**Objective**
Restate the records below word for word.
— BEGIN Stored data —
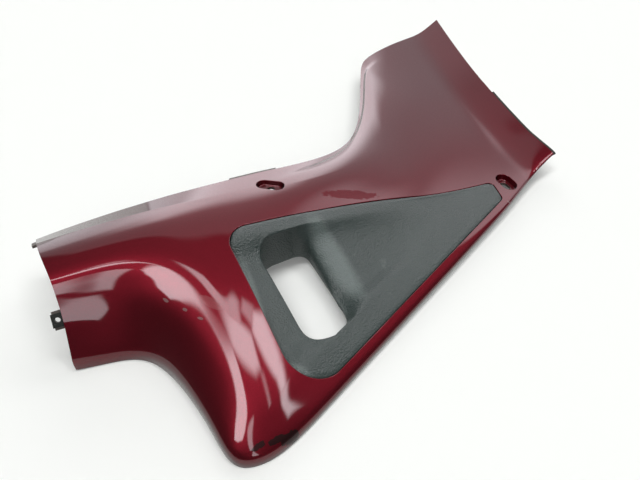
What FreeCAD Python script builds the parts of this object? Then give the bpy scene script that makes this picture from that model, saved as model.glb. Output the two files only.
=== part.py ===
import FreeCAD, Part
import math
import os

# Motorcycle side cover, lying with its outer face up. Millimetres, +Z up.
# X runs along the tunnel that covers the frame tube, +Y points to the seat side.

# Wall thicknesses
cover_wall = 2.5
insert_wall = 2.2
flange_thickness = 2.2
tongue_thickness = 2.0

# Fits between the cover and the insert behind it
opening_gap = 0.35
seat_gap = 0.15
insert_proud = 1.0
seat_depth = cover_wall + seat_gap
flange_under = seat_depth + flange_thickness

# Joggled edge along the side of the arm
joggle_depth = 3.0
joggle_width = 14.0
joggle_ramp = 5.0
joggle_blend = 3.0

# Grip insert: outline in plan, corners as (x, y, corner radius)
insert_left = -76.5
insert_top_left = (-76.5, 16.5, 17.0)
insert_top_right = (183.5, -4.7, 5.0)
insert_end_lean = -0.25
low_band = 8.0
low_right_radius = 6.0
low_left_radius = 24.0
flange_reach = 9.0
flange_reach_low = 3.0

# Hand hole: outline in plan at its rim, and the tube that hangs below it
hole_corners = ((-58.5, -1.0, 12.0), (-15.5, -1.0, 9.0), (-17.5, -82.0, 15.0), (-53.5, -95.5, 14.0))
hole_rim_roll = 3.2
hole_grip_roll = 20.0
hole_floor = 12.0

# Section of the insert's surface towards the hole, in rolls from the rim: where the plate ends, the crest
# and shoulder of the roll, the shoulder's fall, and how far down the tube's wall begins
roll_start = 1.5
roll_crest = 0.65
roll_shoulder = 0.08
shoulder_fall = 0.42
wall_fall = 0.58
least_tube = 2.5
tube_rows = (0.0, 0.35, 0.7, 1.0)
plate_rows = 12
outline_counts = (9, 4, 9, 6)
corner_points = 4
surface_margin = 4.5

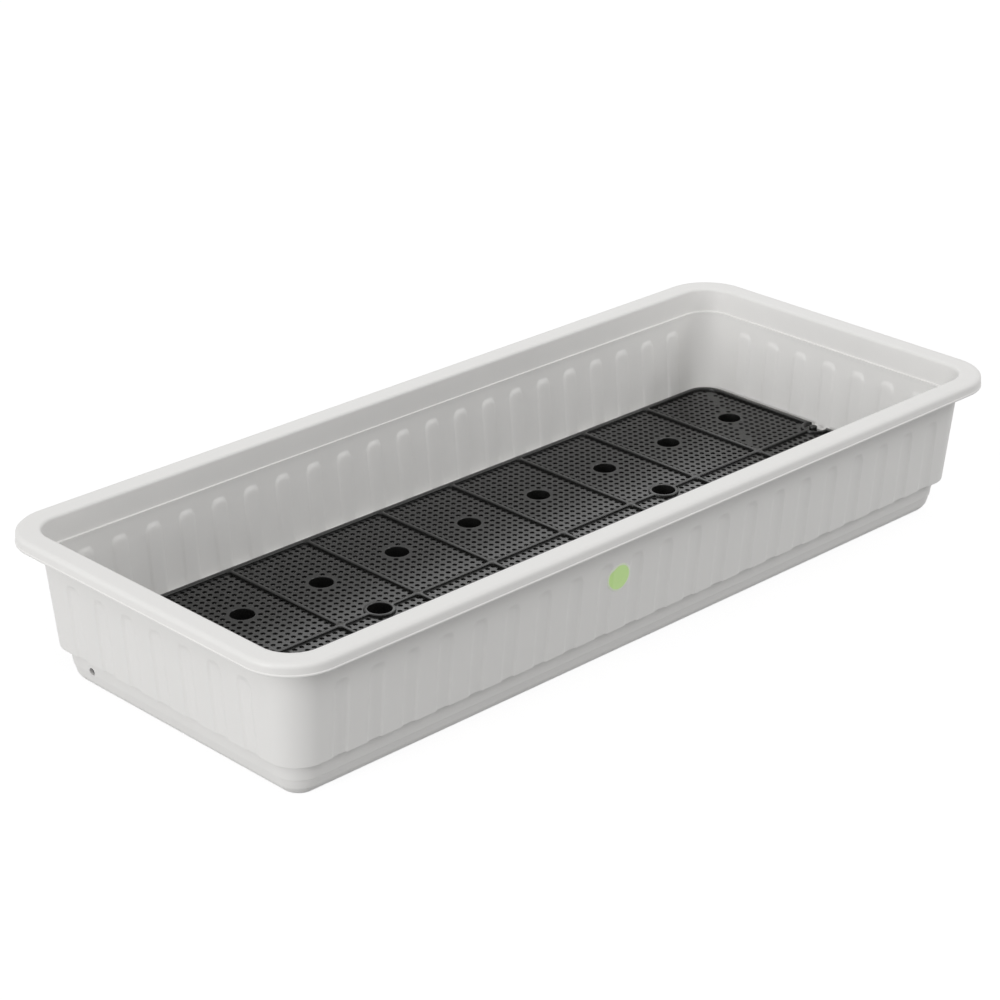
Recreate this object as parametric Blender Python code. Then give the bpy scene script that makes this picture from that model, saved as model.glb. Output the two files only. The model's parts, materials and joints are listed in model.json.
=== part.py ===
"""Rectangular grow tray, one metre long.

A light, fluted trough with a flat rim stands on a recessed plinth. A black perforated grate lies in it
as a false floor: it rests on the ledge above the plinth and on hollow wells that reach the trough's floor.
A round peg stands in the notch at the grate's right end, and a round label sits on the front wall.
X runs along the trough, -Y is its front, and z = 0 is the plane it stands on.
"""
import math

import bmesh
import bpy
from mathutils import Matrix, Vector

MM = 0.001

# Trough, overall
RIM_LENGTH = 1000 * MM
RIM_WIDTH = 427 * MM
HEIGHT = 158 * MM
RIM_CORNER = 54 * MM          # radius of the rim's corners, seen from above
FLOOR = 3 * MM

# Rim: insets are measured inwards from the rim's outer edge
LIP_DROP = 12.5 * MM
LIP_WALL = 2.2 * MM
RIM_SHOULDER = 4.5 * MM
RIM_SKIN = 2.5 * MM
MOUTH_INSET = 23.8 * MM

# Wall
WALL = 3 * MM
WALL_INSET = 21.5 * MM        # outer face where it meets the rim
WALL_DRAFT = 0.082            # inset gained for each unit of height lost
WALL_CORNER = 32 * MM
MOUTH_DRAFT = 0.05
INNER_STEP_DROP = 27 * MM     # the small inner step, below the rim's top

# Plinth
STEP_HEIGHT = 37 * MM
PLINTH_INSET = 38.7 * MM
PLINTH_CREASE_HEIGHT = 17.5 * MM
PLINTH_CREASE_INSET = 41.5 * MM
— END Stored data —
**Solved exercise**
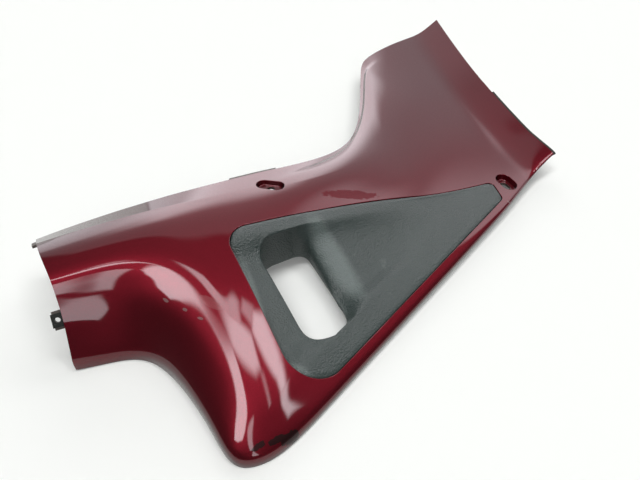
What FreeCAD Python script builds the parts of this object? Then give the bpy scene script that makes this picture from that model, saved as model.glb. Output the two files only.
=== part.py ===
import FreeCAD, Part
import math
import os

# Motorcycle side cover, lying with its outer face up. Millimetres, +Z up.
# X runs along the tunnel that covers the frame tube, +Y points to the seat side.

# Wall thicknesses
cover_wall = 2.5
insert_wall = 2.2
flange_thickness = 2.2
tongue_thickness = 2.0

# Fits between the cover and the insert behind it
opening_gap = 0.35
seat_gap = 0.15
insert_proud = 1.0
seat_depth = cover_wall + seat_gap
flange_under = seat_depth + flange_thickness

# Joggled edge along the side of the arm
joggle_depth = 3.0
joggle_width = 14.0
joggle_ramp = 5.0
joggle_blend = 3.0

# Grip insert: outline in plan, corners as (x, y, corner radius)
insert_left = -76.5
insert_top_left = (-76.5, 16.5, 17.0)
insert_top_right = (183.5, -4.7, 5.0)
insert_end_lean = -0.25
low_band = 8.0
low_right_radius = 6.0
low_left_radius = 24.0
flange_reach = 9.0
flange_reach_low = 3.0

# Hand hole: outline in plan at its rim, and the tube that hangs below it
hole_corners = ((-58.5, -1.0, 12.0), (-15.5, -1.0, 9.0), (-17.5, -82.0, 15.0), (-53.5, -95.5, 14.0))
hole_rim_roll = 3.2
hole_grip_roll = 20.0
hole_floor = 12.0

# Section of the insert's surface towards the hole, in rolls from the rim: where the plate ends, the crest
# and shoulder of the roll, the shoulder's fall, and how far down the tube's wall begins
roll_start = 1.5
roll_crest = 0.65
roll_shoulder = 0.08
shoulder_fall = 0.42
wall_fall = 0.58
least_tube = 2.5
tube_rows = (0.0, 0.35, 0.7, 1.0)
plate_rows = 12
outline_counts = (9, 4, 9, 6)
corner_points = 4
surface_margin = 4.5

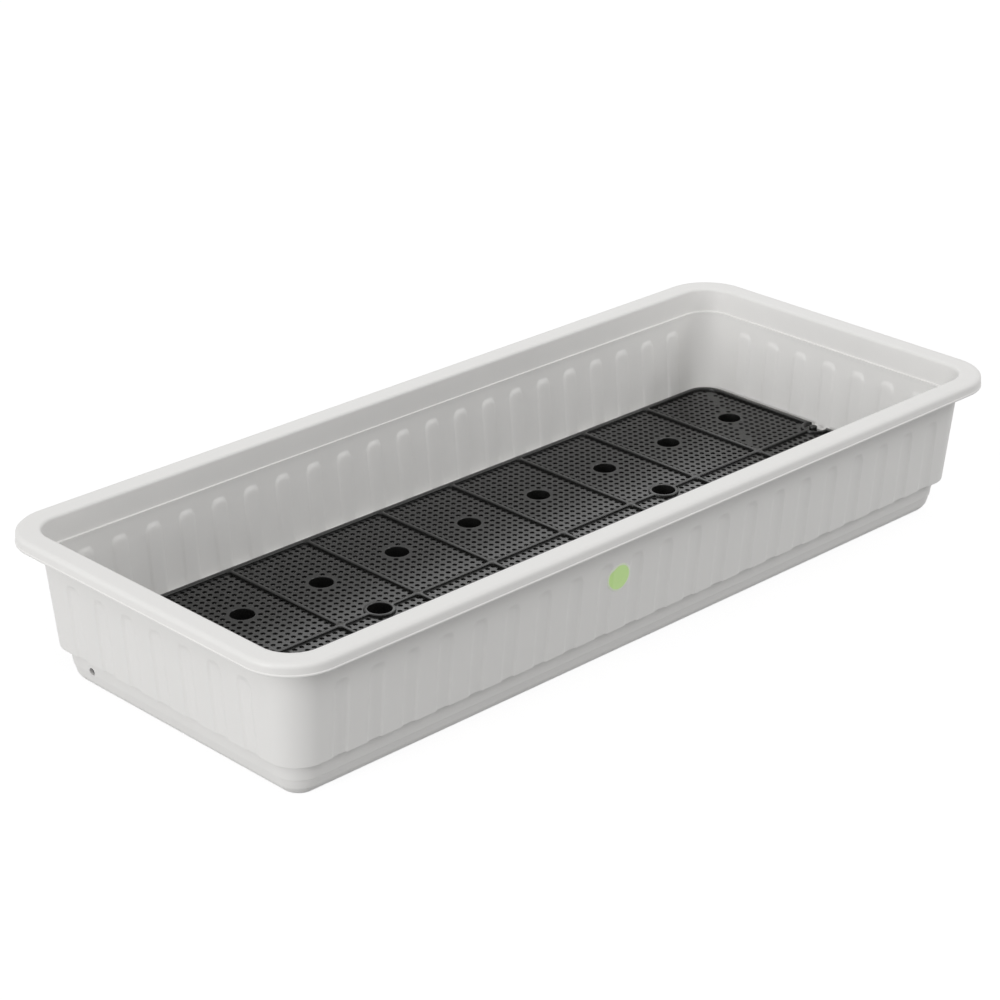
Recreate this object as parametric Blender Python code. Then give the bpy scene script that makes this picture from that model, saved as model.glb. Output the two files only. The model's parts, materials and joints are listed in model.json.
=== part.py ===
"""Rectangular grow tray, one metre long.

A light, fluted trough with a flat rim stands on a recessed plinth. A black perforated grate lies in it
as a false floor: it rests on the ledge above the plinth and on hollow wells that reach the trough's floor.
A round peg stands in the notch at the grate's right end, and a round label sits on the front wall.
X runs along the trough, -Y is its front, and z = 0 is the plane it stands on.
"""
import math

import bmesh
import bpy
from mathutils import Matrix, Vector

MM = 0.001

# Trough, overall
RIM_LENGTH = 1000 * MM
RIM_WIDTH = 427 * MM
HEIGHT = 158 * MM
RIM_CORNER = 54 * MM          # radius of the rim's corners, seen from above
FLOOR = 3 * MM

# Rim: insets are measured inwards from the rim's outer edge
LIP_DROP = 12.5 * MM
LIP_WALL = 2.2 * MM
RIM_SHOULDER = 4.5 * MM
RIM_SKIN = 2.5 * MM
MOUTH_INSET = 23.8 * MM

# Wall
WALL = 3 * MM
WALL_INSET = 21.5 * MM        # outer face where it meets the rim
WALL_DRAFT = 0.082            # inset gained for each unit of height lost
WALL_CORNER = 32 * MM
MOUTH_DRAFT = 0.05
INNER_STEP_DROP = 27 * MM     # the small inner step, below the rim's top

# Plinth
STEP_HEIGHT = 37 * MM
PLINTH_INSET = 38.7 * MM
PLINTH_CREASE_HEIGHT = 17.5 * MM
PLINTH_CREASE_INSET = 41.5 * MM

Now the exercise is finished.